I have no problems travelling between continents – but it can be difficult to balance with family life. I try to compensate for every kilogram of CO2 produced by my flights with personal investments in renewable energies. And from the outset I've tried to use technology as much as possible in order to minimise my travel. For example, I've been a visiting professor at Harvard since 1993 and used to commute weekly between Boston and Zurich – but now I give more than 80 percent of my lectures virtually, so I no longer need to travel as often. International exchange has changed and intensified enormously thanks to the internet and MOOCs.

Enlarged view: SEC team
A strong ETH presence in Singapore: SEC team on the occasion of Prime Minister Lee Hsien Long's visit in July 2017 (Photograph: SEC)

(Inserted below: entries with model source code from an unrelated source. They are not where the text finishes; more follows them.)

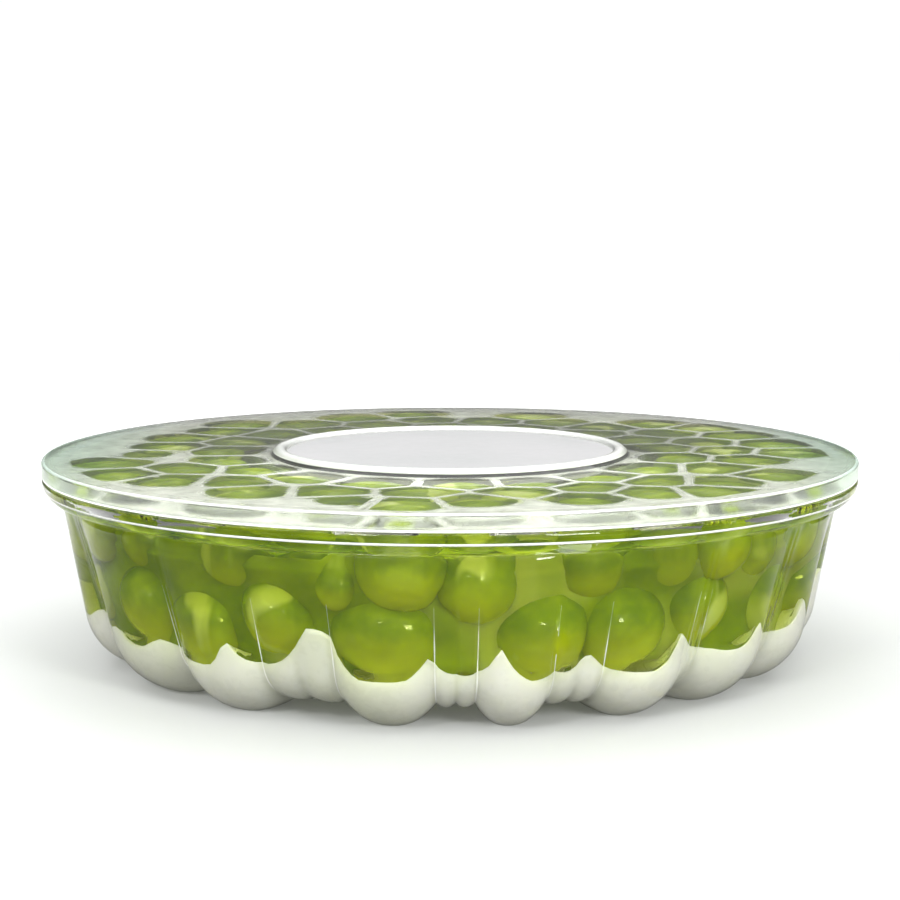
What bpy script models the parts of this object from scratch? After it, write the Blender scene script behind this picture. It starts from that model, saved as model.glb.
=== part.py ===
"""A fruit jelly set in a clear fluted ring mould, with a round glass plate laid upside down on the rim.

Metres, +Z up. The mould stands on the lobes of its crown at z = 0 and its axis is the Z axis. The front
is -Y, and angles are measured from the front towards +X. Every surface is a stack of rings round the axis.
The pieces, from the bottom: milk jelly in the lobes, clear jelly over it, the mould that holds both, the
mould's chimney, and the plate, whose foot ring points up.
"""

import math
from typing import NamedTuple

import bmesh
import bpy

# Whole object
RIM_RADIUS = 0.125  # plate and mould flange alike
GAP = 0.0003  # between neighbouring pieces
SIDE_GAP = 0.0006  # between a jelly and the mould's fluted wall, whose facets don't quite match

# Plate
PLATE_TOP = 0.062
PLATE_THICKNESS = 0.0048
PLATE_EDGE_ROUND = 0.0009
FOOT_RING_RADIUS = 0.0527  # centre line
FOOT_RING_HALF_WIDTH = 0.0023
FOOT_RING_HEIGHT = 0.0015

# Mould
MOULD_TOP = PLATE_TOP - PLATE_THICKNESS - GAP
WALL = 0.0015
COLLAR_RADIUS = 0.1184  # where the flange turns into the wall
COLLAR_HEIGHT = 0.050
VALLEY_HEIGHT = 0.006  # of the crown between the lobes
CORNER_CENTRE = (0.094, 0.020)  # radius and height
CORNER_SIZE = (0.0146, CORNER_CENTRE[1] - VALLEY_HEIGHT)
WALL_MIDDLE = 0.55  # share of the way down the wall of the ring between its two ends
CORNER_START = 18  # degrees below level, where the wall runs into the corner
CROWN_INNER_RADIUS = 0.087  # where the crown starts to rise to the chimney
CHIMNEY_FOOT = (0.062, 0.026)
CHIMNEY_TOP_RADIUS = 0.0505

# Fluting: a big lobe stands out by the relief given at each height, and two small flutes fill each valley
RELIEF_AT_COLLAR = 0.0008
RELIEF_AT_FOOT = 0.0050
RELIEF_OF_CROWN = 0.0066
RELIEF_TOWARDS_CHIMNEY = 0.0030
SMALL_CREST = 0.20  # a small flute's relief as a share of a big lobe's
SMALL_CREST_PER_DEGREE = 0.04
ARCH_POWER = 2.4
LOBE_STEPS = 5
SMALL_STEPS = 2
# The lobes seen from the front are uneven, so each is given by the angles where it starts and ends.
FRONT_LOBES = ((-65, -43.5), (-42.8, -27.6), (-16.4, -2.1), (3.8, 14.7), (22.1, 36.3), (38.4, 54))
EVEN_LOBES_START, EVEN_LOBES_END = 57, 292
EVEN_LOBE_PITCH, EVEN_LOBE_WIDTH = 20, 15

# Jellies
MILK_LEVEL = 0.0275  # in the valleys
MILK_DIP = 0.0075  # lower over each lobe, where a grape rests
MILK_MIDDLE = (0.083, 0.0235)  # radius and height of the layer's hollow
MILK_AT_CHIMNEY = 0.0255

# Coarser rings take every second or every sixth point of a fluted ring
RIM_STRIDE = 2
CHIMNEY_STRIDE = 6
PLATE_SEGMENTS = 72


class Station(NamedTuple):
    """One height of the mould's outer face: where it is, which way it faces, and how far a lobe stands out."""

    radius: float
    height: float
    out: float
    up: float
    relief: float


def between(start, end, share):
    return start + share * (end - start)


def clear_scene():
    for obj in list(bpy.data.objects):
        bpy.data.objects.remove(obj, do_unlink=True)


# ---------------------------------------------------------------- fluting


def lobe_spans():
    """The angles where each big lobe starts and ends, once round."""
    starts = range(EVEN_LOBES_START, EVEN_LOBES_END, EVEN_LOBE_PITCH)
    return list(FRONT_LOBES) + [(start, start + EVEN_LOBE_WIDTH) for start in starts]


def arch(start, end, steps, crest):
    """(angle, relief) pairs over one rounded rib, leaving out its last point."""
    points = []
    for step in range(steps):
        across = 2 * step / steps - 1
        angle = math.radians(between(start, end, step / steps))
        points.append((angle, crest * (1 - abs(across) ** ARCH_POWER)))
    return points


def fluting():
    """(angle, relief) pairs of a whole ring, where a relief of 1 is a big lobe's crest."""
    spans = lobe_spans()
    next_starts = [start for start, _ in spans[1:]] + [spans[0][0] + 360]
    points = []
    for (start, end), next_start in zip(spans, next_starts):
        middle = (end + next_start) / 2
        crest = min(SMALL_CREST, SMALL_CREST_PER_DEGREE * (next_start - end))
        points += arch(start, end, LOBE_STEPS, 1)
        points += arch(end, middle, SMALL_STEPS, crest)
        points += arch(middle, next_start, SMALL_STEPS, crest)
    return points


FLUTING = fluting()


# ---------------------------------------------------------------- the mould's outer face


def corner_station(degrees):
    """Station on the bottom corner: 0 faces out and 90 faces down."""
    turn = math.radians(degrees)
    share = (degrees - CORNER_START) / (90 - CORNER_START)
    return Station(
        CORNER_CENTRE[0] + CORNER_SIZE[0] * math.cos(turn),
        CORNER_CENTRE[1] - CORNER_SIZE[1] * math.sin(turn),
        math.cos(turn),
        -math.sin(turn),
        between(RELIEF_AT_FOOT, RELIEF_OF_CROWN, share),
    )


def wall_station(share):
    """Station on the straight wall: 0 is the collar and 1 the top of the corner."""
    foot = corner_station(CORNER_START)
    return Station(
        between(COLLAR_RADIUS, foot.radius, share),
        between(COLLAR_HEIGHT, foot.height, share),
        foot.out,
        foot.up,
        between(RELIEF_AT_COLLAR, RELIEF_AT_FOOT, share),
    )


def wall_station_at(height):
    foot = corner_station(CORNER_START)
    return wall_station((COLLAR_HEIGHT - height) / (COLLAR_HEIGHT - foot.height))


def crown_station(degrees):
    """Station where the crown curves up to the chimney: 0 faces down and 90 faces the axis."""
    turn = math.radians(degrees)
    return Station(
        CROWN_INNER_RADIUS - (CROWN_INNER_RADIUS - CHIMNEY_FOOT[0]) * math.sin(turn),
        CHIMNEY_FOOT[1] - (CHIMNEY_FOOT[1] - VALLEY_HEIGHT) * math.cos(turn),
        -math.sin(turn),
        -math.cos(turn),
        RELIEF_OF_CROWN if degrees == 0 else RELIEF_TOWARDS_CHIMNEY,
    )


CORNER = [corner_station(degrees) for degrees in (CORNER_START, 42, 66, 90)]
CROWN = [crown_station(degrees) for degrees in (0, 32)]
CROWN_RISE = crown_station(64)


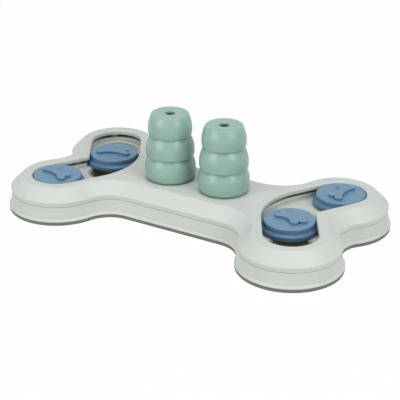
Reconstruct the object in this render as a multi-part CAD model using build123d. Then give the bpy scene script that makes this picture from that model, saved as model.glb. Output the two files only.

Four stages to international influence

For many years, Gerhard Schmitt has shaped the international development of ETH Zurich. His work can be summed up in four stages that build on each other:

Stage 1, 2000: The ETH World project unites the physical and virtual worlds. It proposes positioning ETH Zurich as a global hub. As part of ETH World, a first wireless LAN is set up and Projekt Neptun is launched

Stage 2, 2006: Due to important scientific contacts with Singapore, top politicians and representatives from the scientific community in Singapore visit the ETH Science City at ETH Hönggerberg campus. It serves as a model for the CREATE campus.

Stage 3, 2008: ETH founds the International Institutional Affairs (IIA) under the leadership of Gerhard Schmitt.

Stage 4, 2012: Foundation of ETH Global: the ETH North-South Centre & IIA are combined. Gerhard Schmitt is the first Senior Vice President for ETH Global. Launch of the IKB and various formats and platforms such as “ETH meets...” and “ETH Studios”, for example in New York.